━━━━━ INFORMATION PROVIDED ━━━━━

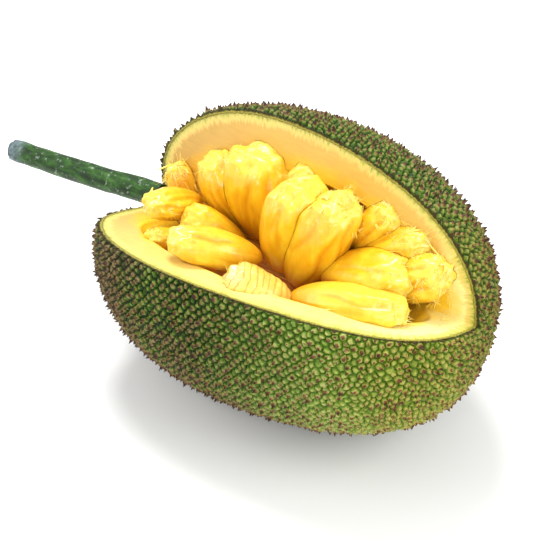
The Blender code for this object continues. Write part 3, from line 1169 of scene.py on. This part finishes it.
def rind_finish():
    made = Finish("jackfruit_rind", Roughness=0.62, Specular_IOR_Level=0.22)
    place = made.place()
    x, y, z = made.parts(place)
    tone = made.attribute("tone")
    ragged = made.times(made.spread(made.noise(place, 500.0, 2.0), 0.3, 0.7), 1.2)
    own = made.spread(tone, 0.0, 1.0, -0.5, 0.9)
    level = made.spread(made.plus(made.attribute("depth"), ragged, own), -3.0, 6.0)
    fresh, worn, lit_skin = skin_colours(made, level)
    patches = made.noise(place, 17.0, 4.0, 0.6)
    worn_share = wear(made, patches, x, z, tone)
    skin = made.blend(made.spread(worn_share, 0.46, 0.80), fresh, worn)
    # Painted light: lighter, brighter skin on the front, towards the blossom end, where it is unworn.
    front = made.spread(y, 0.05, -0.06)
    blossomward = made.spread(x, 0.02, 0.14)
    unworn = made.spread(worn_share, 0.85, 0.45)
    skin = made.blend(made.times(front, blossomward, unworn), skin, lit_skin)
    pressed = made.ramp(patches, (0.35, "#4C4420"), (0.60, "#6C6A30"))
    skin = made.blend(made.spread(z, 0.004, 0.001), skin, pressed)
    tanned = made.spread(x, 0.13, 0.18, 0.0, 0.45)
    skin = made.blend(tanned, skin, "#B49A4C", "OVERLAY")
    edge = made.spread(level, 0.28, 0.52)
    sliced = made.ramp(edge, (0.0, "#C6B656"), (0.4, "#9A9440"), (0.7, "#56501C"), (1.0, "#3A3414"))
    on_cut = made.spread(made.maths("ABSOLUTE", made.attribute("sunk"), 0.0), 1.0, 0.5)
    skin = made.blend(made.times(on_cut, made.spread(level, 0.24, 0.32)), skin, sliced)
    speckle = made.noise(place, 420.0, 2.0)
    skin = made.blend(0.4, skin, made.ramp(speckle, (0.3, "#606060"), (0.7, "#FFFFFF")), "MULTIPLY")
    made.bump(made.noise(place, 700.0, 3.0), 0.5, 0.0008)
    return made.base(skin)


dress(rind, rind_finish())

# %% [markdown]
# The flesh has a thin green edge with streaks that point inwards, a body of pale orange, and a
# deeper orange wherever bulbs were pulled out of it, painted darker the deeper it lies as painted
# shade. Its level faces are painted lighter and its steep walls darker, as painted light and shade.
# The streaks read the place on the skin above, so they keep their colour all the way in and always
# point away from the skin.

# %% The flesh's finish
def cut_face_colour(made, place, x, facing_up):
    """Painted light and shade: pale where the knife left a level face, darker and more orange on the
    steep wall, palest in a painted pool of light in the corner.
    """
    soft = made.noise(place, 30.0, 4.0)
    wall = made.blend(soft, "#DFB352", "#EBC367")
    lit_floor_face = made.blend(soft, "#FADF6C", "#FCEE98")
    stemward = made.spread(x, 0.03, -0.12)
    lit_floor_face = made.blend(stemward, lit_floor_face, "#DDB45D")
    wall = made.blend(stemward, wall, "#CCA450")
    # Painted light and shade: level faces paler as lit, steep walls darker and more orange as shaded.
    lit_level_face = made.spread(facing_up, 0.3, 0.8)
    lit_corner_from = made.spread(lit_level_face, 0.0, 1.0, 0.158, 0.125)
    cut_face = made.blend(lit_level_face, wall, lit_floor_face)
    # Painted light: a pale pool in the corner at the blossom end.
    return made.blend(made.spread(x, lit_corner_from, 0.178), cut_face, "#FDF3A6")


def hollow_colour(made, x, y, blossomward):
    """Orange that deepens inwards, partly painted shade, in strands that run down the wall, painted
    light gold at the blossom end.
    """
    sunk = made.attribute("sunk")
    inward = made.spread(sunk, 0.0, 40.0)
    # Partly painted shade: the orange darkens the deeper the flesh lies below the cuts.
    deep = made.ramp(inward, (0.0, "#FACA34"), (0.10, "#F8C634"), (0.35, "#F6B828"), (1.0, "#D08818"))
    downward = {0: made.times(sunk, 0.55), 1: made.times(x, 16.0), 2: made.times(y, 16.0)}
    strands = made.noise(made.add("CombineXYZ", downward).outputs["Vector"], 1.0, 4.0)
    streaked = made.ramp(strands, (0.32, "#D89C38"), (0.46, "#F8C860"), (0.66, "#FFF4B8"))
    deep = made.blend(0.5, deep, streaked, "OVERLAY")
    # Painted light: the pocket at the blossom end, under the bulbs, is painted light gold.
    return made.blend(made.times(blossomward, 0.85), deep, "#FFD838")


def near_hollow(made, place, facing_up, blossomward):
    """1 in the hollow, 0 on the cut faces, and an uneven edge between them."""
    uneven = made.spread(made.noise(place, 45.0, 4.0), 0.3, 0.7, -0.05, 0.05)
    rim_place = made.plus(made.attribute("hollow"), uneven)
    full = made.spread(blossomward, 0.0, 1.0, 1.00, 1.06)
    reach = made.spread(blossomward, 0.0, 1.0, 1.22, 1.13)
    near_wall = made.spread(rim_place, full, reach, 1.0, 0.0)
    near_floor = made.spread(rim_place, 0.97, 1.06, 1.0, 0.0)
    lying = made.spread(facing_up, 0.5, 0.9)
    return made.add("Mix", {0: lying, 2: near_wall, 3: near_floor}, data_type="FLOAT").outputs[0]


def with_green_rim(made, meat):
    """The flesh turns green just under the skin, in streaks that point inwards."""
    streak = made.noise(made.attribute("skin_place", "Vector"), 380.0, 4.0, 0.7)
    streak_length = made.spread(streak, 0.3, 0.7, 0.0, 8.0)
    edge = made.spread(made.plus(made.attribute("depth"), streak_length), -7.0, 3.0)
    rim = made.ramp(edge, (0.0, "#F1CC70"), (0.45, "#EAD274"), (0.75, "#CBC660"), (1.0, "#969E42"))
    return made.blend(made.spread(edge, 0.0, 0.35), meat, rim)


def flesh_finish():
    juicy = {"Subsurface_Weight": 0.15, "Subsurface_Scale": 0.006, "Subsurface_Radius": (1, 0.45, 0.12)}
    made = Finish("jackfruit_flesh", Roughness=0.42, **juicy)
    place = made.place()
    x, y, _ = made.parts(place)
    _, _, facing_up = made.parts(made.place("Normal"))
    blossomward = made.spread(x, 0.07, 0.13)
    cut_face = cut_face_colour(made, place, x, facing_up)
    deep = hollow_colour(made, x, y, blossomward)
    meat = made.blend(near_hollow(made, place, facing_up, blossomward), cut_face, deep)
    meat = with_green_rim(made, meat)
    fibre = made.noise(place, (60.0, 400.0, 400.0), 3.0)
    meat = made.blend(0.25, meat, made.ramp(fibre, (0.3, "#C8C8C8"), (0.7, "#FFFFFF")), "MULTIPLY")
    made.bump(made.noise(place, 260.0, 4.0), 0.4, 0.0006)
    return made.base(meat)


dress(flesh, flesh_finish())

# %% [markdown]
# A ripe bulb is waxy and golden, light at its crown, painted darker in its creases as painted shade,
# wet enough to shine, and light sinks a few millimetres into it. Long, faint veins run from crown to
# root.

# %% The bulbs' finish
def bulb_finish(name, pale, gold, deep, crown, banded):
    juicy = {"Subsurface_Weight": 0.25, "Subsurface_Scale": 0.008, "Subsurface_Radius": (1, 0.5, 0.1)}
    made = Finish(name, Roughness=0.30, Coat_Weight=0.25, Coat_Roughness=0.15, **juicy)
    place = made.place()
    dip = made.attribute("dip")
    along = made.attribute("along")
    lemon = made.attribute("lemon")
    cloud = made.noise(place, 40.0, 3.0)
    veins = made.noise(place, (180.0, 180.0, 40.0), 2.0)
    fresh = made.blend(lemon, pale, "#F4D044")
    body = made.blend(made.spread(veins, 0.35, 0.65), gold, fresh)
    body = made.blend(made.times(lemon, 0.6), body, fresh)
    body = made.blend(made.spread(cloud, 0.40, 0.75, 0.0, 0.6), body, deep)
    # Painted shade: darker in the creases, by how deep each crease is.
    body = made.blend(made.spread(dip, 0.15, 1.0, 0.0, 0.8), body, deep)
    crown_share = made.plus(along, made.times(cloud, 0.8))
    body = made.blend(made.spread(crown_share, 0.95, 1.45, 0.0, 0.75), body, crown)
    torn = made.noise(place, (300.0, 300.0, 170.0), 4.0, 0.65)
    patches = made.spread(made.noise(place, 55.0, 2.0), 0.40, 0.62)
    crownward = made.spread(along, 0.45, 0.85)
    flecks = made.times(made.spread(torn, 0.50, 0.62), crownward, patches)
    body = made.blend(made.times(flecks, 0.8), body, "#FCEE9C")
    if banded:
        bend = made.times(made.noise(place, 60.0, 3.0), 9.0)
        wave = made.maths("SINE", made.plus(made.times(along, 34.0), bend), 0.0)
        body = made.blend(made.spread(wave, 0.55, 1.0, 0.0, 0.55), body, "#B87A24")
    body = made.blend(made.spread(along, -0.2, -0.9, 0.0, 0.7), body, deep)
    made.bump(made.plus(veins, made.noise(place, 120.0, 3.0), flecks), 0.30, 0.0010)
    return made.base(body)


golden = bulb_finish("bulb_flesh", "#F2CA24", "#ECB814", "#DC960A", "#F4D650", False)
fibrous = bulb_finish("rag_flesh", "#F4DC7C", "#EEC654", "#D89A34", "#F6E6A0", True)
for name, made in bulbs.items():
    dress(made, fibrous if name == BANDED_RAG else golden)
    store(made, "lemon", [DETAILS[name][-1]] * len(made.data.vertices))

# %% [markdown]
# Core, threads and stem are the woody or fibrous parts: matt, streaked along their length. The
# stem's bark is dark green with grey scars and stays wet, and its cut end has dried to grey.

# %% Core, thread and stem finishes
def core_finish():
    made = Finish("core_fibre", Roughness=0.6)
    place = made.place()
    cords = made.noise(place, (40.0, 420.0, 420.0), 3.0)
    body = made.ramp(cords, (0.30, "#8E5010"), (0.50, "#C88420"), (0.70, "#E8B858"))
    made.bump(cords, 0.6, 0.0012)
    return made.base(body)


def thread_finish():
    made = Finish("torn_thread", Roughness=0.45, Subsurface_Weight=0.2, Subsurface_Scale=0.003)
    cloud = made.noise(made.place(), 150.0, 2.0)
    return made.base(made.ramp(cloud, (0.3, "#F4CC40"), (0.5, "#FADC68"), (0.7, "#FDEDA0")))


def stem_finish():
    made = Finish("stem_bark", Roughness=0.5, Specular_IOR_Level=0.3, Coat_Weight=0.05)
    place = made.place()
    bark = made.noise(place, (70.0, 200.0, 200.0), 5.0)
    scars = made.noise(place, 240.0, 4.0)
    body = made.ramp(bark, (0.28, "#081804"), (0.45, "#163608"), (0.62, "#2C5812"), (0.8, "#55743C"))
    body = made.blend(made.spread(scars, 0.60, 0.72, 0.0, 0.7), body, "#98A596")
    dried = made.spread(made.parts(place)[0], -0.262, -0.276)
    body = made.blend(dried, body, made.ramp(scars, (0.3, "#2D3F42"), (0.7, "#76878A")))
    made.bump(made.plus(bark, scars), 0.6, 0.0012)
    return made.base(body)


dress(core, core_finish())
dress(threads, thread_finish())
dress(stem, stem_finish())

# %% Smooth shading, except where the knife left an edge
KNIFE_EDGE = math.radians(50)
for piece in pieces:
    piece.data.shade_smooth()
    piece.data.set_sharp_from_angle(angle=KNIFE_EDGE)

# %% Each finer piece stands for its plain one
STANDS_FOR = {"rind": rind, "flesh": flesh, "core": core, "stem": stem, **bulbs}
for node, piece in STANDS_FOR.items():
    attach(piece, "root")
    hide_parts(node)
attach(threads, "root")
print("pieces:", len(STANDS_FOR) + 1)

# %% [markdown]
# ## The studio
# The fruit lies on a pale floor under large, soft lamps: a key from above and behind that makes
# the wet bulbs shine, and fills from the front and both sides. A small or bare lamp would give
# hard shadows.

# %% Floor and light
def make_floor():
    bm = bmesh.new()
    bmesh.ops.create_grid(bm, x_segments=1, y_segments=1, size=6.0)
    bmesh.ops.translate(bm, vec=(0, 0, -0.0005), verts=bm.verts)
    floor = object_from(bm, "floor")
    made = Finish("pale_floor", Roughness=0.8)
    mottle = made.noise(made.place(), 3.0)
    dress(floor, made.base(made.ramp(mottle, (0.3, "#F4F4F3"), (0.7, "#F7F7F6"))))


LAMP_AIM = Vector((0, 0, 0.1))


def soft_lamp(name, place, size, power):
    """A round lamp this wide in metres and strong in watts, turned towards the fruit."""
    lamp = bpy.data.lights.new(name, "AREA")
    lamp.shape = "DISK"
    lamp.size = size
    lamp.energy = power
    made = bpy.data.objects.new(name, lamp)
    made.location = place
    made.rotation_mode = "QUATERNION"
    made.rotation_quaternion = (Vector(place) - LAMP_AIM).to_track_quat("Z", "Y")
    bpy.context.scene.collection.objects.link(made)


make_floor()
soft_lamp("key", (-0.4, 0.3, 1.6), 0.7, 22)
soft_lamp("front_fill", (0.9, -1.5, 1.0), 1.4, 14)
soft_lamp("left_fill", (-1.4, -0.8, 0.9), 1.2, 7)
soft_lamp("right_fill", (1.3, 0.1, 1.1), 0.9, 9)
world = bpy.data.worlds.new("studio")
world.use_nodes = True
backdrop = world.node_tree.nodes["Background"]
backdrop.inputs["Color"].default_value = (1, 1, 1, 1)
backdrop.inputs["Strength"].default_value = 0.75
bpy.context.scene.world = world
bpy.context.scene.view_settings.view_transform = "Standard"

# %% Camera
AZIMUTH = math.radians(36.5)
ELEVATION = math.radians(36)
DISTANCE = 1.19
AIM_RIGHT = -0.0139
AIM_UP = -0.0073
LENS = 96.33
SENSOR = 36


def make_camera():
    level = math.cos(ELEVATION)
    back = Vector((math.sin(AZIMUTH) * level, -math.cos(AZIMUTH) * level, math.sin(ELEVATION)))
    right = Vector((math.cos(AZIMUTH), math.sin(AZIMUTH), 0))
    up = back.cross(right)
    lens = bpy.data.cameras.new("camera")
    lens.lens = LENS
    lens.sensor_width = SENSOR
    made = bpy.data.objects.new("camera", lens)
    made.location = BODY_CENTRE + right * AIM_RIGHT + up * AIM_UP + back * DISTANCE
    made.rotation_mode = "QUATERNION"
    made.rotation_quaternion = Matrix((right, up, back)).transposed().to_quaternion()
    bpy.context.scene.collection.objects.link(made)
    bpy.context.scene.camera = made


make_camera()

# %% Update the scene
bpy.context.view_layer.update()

━━━━━

# [TASK REQUIREMENTS]
Using the listing above, pull out all lines that hold the word "attach".

# [REPLY TO THE EXERCISE]
    attach(piece, "root")
attach(threads, "root")